Along with her sister Zahra, the documentary showed the difficulties of cycling as a female in her home country.
“In Afghanistan, men think it’s unsuitable for a woman to ride a bike,” said Zada to France24.
According to the IOC, after watching the programme, a retired French lawyer called Patrick Communal arranged for them to come to France on a humanitarian visa and made a successful application for asylum.
“It’s very easy for men and women here to ride a bike,” Zada said.
Both sisters are enrolled at the University of Lille and Masomah Zada has been invited on the IOC Refugee Athlete Scholarship programme.
Aged 24, she is training hard in northern France ahead of the Olympics.
“By taking part in the Olympic Games, I want to convince those who think a woman on a bicycle is inappropriate or find it strange that a Muslim woman wearing a headscarf is a cyclist that no, it’s normal,” Zada said to Paris Match.
Nigara Shaheen
Born in Afghanistan, Shaheen is a judoka competing in the under 70kg category.

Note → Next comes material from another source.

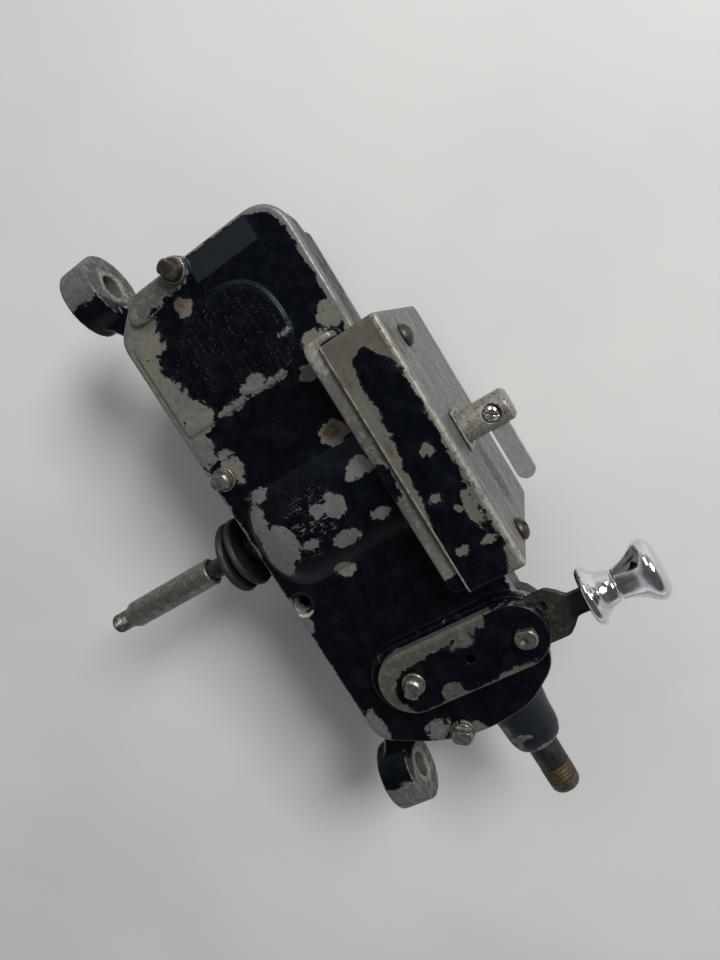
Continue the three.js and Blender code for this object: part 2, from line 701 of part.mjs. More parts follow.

She started practising judo when she was 11, living as a refugee in Peshawar, Pakistan, as practising martial arts was a family tradition.
She is studying international trade at a university in Ekaterinburg, in Russia, and is aiming to get her master’s degree.
As a member of the IJF Refugee Team, she participated in the Düsseldorf Grand Slam in 2020 and the Kazan Grand Slam in 2021.
The three Afghans will take their spots alongside the other refugee athletes for the Opening Ceremony of the Tokyo 2020 Games on 23 July 2021. The team will enter the brand new Japan National Stadium with the Olympic flag in second position, immediately after Greece.
The team will stay in the Olympic village, like all the other 206 National Olympic Committees taking part, and continue to receive IOC support after the Games.
For all official representations of the team (including possible medal ceremonies), the Olympic flag will be raised and the Olympic anthem will be played.
Tokyo 2020 President Hashimoto Seiko said: “The Tokyo 2020 Organising Committee welcomes the participation of the IOC Refugee Olympic Team at the Olympic Games Tokyo 2020, following its debut at the Olympic Games Rio 2016.
“The participation of the IOC Refugee Olympic Team in the Tokyo 2020 Games, which will be both a festival of sport and a celebration of peace, will draw the world’s attention to the issue of refugees and further advance efforts to achieve world peace through the elimination of the wars and conflicts that cause people to flee their homeland.”